Similar phenomena and conclusion can be observed and drawn from
Figure 12, which shows transient variations of the entire cell temperature. Under the FC mode, the temperature in the OCL is significantly higher than that in other areas. The temperature difference decreases when the mode is switched to the EC mode. The maximum temperature difference is less than 1.5 K. By the time the EC reaches a more stable state, the cell temperature is slightly higher than the operating temperature, and the highest temperature appears at the membrane. In addition, the cell temperature distribution trends along the
x-axis are similar at different times. The temperature gradient near the inlet is relatively large and exhibit a small temperature change along the
x-axis behind
x = 0.05 m.
Figure 13 shows the transient responses of average temperature in different layers. The OCL, which generates the most heat under the FC mode but absorbs heat under the EC mode, has the strongest temperature variation. In the FC mode, the temperature of each layer increases with time because of heat accumulation. Then the temperature variation becomes small and decreases rapidly when the cell mode is switched from FC mode to EC mode at 2 s. The temperatures of the CLs are close to that of the membrane under the EC mode. Eventually, the temperature difference of entire cell is small because of the endothermic reaction and the small current density in the EC mode.

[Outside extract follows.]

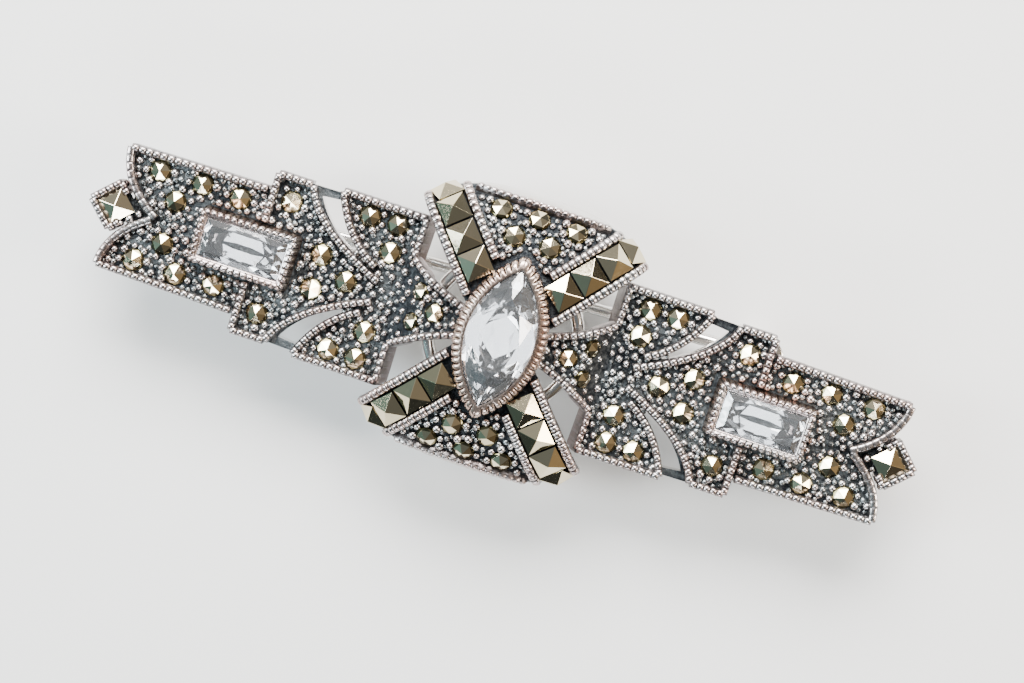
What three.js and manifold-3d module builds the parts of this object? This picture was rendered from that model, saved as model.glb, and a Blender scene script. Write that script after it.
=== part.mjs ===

Table 3 lists the heat sources and its percentages in each layer before and after mode switching. Under the FC mode, heat attributed to activation polarizations and reaction heat are the main sources of cell total heat production, and Joule heat contributes less than 10% of all heat. When the mode is switched to EC, cell total heat production comes mainly from Joule heat in the membrane, and the value of the heat source in the OCL is negative because of the endothermic reaction. However, the cell is still exothermic, although the total heat is small under the EC mode.